__AIM OF THE EXERCISE__.
Consider the listing below. Extract exactly the lines from the line containing "if empty is" to the line containing "return made", both included.

__RECORDS TO USE__.

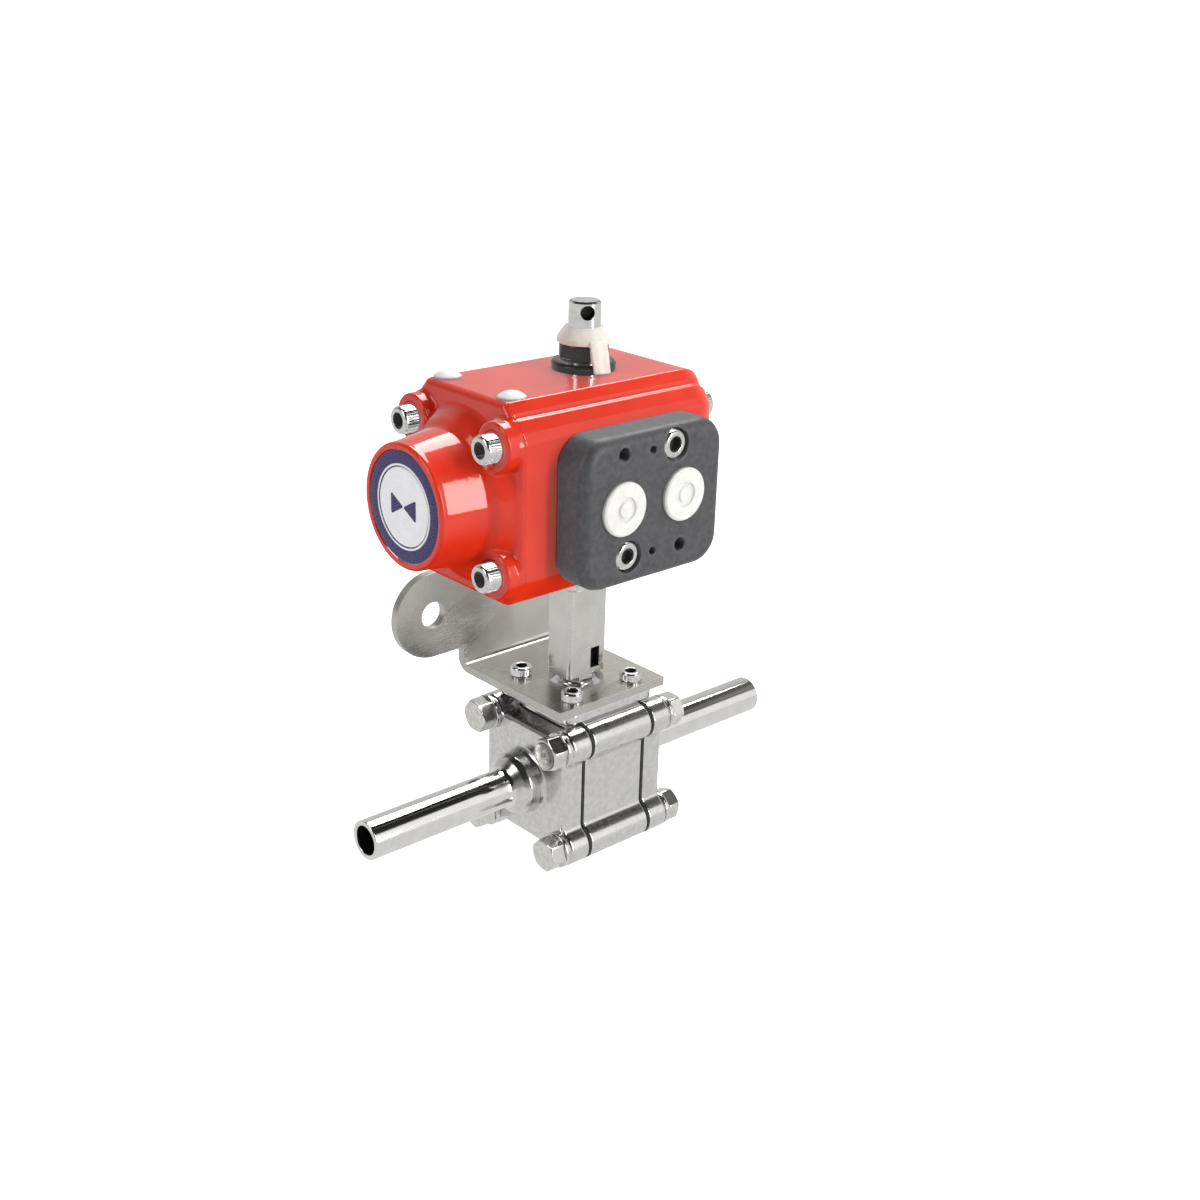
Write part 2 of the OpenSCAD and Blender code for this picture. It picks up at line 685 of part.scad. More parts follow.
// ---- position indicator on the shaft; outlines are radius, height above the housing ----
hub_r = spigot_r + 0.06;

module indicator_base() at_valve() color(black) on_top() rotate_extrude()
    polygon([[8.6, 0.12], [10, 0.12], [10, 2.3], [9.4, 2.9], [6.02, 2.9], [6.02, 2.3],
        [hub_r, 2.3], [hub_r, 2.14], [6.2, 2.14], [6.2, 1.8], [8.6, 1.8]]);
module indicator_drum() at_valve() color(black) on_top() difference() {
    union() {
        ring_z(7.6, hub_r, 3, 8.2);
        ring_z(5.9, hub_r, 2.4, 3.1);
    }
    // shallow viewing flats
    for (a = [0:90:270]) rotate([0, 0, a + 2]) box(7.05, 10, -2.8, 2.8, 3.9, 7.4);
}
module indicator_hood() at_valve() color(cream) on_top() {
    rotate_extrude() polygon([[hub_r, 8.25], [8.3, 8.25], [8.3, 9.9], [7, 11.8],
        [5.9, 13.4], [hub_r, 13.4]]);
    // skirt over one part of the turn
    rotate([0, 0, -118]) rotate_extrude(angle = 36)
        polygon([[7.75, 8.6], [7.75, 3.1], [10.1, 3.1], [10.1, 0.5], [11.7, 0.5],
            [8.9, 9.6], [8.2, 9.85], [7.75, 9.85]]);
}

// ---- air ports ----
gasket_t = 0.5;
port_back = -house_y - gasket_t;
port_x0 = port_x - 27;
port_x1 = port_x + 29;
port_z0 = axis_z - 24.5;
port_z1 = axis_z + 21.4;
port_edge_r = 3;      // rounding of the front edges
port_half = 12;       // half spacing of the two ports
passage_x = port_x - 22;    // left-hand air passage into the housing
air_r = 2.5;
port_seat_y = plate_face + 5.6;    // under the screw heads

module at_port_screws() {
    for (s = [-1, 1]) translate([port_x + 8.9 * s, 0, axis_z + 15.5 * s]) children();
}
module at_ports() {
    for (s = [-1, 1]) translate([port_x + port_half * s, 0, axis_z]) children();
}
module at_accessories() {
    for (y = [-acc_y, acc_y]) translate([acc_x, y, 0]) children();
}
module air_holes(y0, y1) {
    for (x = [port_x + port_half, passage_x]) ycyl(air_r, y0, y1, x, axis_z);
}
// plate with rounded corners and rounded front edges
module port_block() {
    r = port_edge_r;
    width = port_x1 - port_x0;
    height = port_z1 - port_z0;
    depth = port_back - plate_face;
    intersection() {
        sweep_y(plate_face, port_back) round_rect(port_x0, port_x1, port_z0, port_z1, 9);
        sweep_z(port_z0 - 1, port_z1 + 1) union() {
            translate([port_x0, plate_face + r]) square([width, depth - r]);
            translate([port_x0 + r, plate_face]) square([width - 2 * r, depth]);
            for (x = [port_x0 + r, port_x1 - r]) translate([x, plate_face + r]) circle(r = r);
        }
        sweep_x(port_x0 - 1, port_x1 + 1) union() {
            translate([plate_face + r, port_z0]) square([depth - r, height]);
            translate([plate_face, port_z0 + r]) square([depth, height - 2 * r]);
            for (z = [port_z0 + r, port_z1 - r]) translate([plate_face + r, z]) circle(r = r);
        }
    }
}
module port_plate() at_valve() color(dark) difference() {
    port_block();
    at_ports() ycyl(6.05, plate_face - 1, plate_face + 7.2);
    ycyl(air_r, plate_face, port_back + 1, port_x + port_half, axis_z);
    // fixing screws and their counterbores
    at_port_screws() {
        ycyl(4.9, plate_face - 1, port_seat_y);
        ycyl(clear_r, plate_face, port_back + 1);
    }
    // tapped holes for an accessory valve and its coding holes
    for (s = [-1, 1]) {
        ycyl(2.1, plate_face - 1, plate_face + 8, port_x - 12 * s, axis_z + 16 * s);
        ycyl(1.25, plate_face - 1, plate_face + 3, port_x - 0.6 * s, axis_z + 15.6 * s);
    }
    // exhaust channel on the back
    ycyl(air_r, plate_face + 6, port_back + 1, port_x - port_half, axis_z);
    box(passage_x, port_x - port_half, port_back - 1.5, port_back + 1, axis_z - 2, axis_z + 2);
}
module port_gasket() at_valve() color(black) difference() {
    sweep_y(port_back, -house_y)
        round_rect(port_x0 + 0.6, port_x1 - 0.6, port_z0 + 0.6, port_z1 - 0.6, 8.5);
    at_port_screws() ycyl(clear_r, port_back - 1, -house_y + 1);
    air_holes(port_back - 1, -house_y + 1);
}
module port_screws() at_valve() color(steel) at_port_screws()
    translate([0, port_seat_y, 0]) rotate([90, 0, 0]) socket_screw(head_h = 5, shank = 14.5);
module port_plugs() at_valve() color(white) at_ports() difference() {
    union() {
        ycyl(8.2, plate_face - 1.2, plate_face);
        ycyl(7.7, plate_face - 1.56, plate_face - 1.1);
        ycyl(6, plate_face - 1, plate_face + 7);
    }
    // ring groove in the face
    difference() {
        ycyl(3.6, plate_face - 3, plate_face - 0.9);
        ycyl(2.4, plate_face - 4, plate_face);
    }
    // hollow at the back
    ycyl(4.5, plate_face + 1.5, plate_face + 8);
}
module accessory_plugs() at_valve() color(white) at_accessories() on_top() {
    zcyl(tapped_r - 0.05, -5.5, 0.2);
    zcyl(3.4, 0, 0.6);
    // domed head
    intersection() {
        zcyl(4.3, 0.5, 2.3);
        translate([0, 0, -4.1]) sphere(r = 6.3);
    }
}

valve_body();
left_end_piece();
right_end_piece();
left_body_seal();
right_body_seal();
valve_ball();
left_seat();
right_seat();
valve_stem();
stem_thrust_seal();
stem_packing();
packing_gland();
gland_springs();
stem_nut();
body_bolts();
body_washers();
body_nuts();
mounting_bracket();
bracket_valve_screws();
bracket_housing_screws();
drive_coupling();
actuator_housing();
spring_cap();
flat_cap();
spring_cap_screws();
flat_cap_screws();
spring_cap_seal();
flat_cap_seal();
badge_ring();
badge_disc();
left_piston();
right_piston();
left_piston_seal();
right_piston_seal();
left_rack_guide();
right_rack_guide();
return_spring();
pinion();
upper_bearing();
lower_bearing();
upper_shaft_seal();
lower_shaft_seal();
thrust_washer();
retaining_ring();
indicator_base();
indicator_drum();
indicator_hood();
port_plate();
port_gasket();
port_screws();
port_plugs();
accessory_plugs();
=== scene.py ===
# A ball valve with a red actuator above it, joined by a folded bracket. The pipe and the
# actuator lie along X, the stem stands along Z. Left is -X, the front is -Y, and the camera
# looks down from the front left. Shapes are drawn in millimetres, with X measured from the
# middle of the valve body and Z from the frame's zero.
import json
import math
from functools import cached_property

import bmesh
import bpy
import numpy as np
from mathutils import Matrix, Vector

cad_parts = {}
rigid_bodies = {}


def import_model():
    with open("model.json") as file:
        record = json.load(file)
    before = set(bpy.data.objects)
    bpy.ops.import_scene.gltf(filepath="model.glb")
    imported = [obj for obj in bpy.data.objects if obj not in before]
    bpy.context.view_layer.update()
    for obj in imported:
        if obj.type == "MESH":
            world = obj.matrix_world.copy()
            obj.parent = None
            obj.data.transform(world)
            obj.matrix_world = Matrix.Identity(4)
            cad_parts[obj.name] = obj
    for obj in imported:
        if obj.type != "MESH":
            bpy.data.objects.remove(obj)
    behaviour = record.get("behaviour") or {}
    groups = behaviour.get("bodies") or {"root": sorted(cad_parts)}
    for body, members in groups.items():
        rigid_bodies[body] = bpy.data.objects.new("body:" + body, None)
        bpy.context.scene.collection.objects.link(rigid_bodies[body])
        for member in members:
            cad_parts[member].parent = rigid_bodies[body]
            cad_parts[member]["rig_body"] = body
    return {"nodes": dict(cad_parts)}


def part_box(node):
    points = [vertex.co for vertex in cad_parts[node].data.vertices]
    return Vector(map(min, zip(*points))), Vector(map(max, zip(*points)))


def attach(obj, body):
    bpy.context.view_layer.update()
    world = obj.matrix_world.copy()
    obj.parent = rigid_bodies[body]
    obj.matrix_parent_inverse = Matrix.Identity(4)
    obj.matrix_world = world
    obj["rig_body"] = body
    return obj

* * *

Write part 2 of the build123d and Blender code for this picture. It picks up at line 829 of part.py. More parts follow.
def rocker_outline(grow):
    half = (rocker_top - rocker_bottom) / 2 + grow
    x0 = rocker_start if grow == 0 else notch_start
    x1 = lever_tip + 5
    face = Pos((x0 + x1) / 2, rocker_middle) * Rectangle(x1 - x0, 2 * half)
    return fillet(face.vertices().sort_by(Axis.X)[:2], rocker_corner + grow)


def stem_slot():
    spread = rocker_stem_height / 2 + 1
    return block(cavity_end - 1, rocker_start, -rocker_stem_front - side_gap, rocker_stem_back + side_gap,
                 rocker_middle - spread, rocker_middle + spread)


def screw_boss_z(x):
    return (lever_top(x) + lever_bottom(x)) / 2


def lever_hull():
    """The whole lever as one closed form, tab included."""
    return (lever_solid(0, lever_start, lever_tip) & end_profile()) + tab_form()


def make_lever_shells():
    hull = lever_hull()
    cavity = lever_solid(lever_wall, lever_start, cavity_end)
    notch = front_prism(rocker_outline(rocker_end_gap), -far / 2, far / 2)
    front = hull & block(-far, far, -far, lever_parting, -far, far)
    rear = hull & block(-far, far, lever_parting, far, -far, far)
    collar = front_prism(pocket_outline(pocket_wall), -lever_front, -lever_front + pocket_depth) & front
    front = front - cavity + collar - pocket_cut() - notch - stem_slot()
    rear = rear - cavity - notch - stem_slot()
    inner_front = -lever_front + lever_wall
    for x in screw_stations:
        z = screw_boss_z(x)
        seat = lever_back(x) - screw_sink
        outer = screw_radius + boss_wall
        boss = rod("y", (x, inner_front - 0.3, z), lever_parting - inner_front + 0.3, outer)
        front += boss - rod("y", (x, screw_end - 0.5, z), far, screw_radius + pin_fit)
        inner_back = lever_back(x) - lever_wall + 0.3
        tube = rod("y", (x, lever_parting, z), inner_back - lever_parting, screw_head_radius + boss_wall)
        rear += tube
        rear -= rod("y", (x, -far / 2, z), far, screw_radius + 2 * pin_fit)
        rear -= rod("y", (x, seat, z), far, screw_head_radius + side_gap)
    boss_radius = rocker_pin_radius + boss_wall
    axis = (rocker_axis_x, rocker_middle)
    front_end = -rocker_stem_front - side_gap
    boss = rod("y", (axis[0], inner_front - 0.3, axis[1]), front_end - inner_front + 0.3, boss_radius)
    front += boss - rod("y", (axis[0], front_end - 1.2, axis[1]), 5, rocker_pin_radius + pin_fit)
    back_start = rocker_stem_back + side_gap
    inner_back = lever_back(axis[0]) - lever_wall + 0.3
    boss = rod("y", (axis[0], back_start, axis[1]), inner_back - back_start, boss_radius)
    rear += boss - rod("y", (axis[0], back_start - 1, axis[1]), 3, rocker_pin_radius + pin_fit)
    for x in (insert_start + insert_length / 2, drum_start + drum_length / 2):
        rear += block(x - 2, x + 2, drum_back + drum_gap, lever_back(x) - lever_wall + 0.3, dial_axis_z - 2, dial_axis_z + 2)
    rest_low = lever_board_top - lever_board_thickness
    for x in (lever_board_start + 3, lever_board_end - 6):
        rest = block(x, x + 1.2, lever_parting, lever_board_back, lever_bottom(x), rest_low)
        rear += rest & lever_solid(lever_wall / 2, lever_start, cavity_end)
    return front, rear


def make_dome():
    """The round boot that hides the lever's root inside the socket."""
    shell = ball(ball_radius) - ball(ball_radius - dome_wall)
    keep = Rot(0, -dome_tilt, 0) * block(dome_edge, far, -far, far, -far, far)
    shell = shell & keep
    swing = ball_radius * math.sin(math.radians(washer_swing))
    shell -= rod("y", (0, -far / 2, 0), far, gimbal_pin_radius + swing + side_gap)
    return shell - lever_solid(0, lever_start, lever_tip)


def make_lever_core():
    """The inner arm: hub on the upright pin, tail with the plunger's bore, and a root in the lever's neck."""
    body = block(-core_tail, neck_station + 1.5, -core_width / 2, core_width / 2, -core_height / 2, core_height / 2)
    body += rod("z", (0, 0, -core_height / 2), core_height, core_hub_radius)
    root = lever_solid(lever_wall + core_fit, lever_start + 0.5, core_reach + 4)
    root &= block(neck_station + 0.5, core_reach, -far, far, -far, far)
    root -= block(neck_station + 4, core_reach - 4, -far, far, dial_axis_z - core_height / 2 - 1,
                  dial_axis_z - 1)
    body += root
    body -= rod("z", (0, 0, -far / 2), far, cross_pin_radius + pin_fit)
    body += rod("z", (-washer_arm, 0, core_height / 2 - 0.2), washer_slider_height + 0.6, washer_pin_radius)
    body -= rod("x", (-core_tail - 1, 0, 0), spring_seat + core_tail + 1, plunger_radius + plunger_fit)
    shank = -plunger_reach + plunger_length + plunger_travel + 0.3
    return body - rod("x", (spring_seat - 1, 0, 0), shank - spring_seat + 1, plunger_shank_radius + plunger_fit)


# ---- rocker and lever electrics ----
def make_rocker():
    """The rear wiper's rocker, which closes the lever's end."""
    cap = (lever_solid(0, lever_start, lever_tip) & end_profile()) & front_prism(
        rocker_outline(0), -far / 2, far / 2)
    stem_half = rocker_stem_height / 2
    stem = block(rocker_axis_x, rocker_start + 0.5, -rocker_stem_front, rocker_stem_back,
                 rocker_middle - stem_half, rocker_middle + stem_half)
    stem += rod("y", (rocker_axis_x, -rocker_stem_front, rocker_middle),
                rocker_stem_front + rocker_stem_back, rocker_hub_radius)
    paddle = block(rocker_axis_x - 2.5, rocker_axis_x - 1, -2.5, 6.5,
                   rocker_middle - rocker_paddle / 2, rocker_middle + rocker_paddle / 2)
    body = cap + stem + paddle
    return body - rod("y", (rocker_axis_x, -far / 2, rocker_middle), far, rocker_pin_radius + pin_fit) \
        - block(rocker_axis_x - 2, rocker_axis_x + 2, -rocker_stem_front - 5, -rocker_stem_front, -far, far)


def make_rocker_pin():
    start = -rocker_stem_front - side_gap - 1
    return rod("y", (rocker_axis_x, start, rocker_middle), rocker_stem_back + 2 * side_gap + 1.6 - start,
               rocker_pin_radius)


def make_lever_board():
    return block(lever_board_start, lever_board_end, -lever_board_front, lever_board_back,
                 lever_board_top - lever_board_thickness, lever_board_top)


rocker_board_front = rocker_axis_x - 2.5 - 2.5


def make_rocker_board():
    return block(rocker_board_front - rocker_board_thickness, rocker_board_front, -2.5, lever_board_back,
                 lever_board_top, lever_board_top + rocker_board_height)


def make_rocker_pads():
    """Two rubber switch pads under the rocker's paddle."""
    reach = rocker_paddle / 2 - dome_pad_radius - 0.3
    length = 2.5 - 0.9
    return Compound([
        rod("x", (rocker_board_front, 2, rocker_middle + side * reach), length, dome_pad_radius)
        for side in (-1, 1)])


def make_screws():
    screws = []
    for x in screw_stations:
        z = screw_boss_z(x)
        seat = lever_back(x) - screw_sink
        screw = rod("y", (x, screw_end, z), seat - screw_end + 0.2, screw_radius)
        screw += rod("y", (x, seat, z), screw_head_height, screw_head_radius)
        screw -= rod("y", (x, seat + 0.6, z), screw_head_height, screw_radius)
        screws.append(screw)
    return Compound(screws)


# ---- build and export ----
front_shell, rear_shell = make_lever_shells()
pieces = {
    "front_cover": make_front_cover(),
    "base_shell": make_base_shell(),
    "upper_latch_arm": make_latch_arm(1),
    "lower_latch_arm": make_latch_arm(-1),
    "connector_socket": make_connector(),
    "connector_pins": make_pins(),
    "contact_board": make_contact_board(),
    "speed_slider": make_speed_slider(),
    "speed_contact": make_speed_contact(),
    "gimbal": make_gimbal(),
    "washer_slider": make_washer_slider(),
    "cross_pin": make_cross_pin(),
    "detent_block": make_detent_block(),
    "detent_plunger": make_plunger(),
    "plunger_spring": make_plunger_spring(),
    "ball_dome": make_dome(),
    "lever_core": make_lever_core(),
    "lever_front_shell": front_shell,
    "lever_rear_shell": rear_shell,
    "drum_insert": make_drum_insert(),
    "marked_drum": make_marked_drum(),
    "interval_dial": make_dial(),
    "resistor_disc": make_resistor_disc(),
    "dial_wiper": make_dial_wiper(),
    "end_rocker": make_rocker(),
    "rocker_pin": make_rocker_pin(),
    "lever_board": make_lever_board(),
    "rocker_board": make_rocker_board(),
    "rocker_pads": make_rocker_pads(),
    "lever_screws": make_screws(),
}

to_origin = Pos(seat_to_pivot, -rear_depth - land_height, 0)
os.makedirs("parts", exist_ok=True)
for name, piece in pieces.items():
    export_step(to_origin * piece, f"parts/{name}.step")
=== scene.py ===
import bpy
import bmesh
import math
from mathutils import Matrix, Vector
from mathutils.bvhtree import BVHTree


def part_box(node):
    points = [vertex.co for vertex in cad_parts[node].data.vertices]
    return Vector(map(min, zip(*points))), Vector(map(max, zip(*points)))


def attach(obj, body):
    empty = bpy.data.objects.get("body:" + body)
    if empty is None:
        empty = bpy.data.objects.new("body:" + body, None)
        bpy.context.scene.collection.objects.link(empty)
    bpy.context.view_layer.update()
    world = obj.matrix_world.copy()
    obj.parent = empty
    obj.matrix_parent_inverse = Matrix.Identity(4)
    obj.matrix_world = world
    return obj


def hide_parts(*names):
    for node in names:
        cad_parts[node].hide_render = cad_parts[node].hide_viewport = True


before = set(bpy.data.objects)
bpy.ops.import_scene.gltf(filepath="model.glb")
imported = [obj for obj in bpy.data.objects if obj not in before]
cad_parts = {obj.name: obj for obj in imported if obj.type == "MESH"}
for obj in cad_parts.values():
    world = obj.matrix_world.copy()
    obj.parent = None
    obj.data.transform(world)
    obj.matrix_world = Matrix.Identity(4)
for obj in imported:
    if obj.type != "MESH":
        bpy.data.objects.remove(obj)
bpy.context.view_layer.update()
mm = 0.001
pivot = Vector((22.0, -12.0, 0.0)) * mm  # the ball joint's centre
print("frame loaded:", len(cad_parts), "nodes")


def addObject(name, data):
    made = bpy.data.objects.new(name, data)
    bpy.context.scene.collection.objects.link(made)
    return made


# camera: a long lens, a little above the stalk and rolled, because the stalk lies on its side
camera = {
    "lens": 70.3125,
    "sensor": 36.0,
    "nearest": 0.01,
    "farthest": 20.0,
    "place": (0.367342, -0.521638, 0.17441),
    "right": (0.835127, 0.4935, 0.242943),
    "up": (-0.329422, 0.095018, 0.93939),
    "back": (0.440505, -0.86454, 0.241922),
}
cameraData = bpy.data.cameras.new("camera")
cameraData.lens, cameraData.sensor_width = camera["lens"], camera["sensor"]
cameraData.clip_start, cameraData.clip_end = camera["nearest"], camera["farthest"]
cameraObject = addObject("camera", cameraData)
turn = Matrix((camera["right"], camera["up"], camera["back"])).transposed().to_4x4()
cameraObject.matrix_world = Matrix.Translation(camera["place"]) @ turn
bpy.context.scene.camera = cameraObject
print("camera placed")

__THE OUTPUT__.
    if empty is None:
        empty = bpy.data.objects.new("body:" + body, None)
        bpy.context.scene.collection.objects.link(empty)
    bpy.context.view_layer.update()
    world = obj.matrix_world.copy()
    obj.parent = empty
    obj.matrix_parent_inverse = Matrix.Identity(4)
    obj.matrix_world = world
    return obj


def hide_parts(*names):
    for node in names:
        cad_parts[node].hide_render = cad_parts[node].hide_viewport = True


before = set(bpy.data.objects)
bpy.ops.import_scene.gltf(filepath="model.glb")
imported = [obj for obj in bpy.data.objects if obj not in before]
cad_parts = {obj.name: obj for obj in imported if obj.type == "MESH"}
for obj in cad_parts.values():
    world = obj.matrix_world.copy()
    obj.parent = None
    obj.data.transform(world)
    obj.matrix_world = Matrix.Identity(4)
for obj in imported:
    if obj.type != "MESH":
        bpy.data.objects.remove(obj)
bpy.context.view_layer.update()
mm = 0.001
pivot = Vector((22.0, -12.0, 0.0)) * mm  # the ball joint's centre
print("frame loaded:", len(cad_parts), "nodes")


def addObject(name, data):
    made = bpy.data.objects.new(name, data)
    bpy.context.scene.collection.objects.link(made)
    return made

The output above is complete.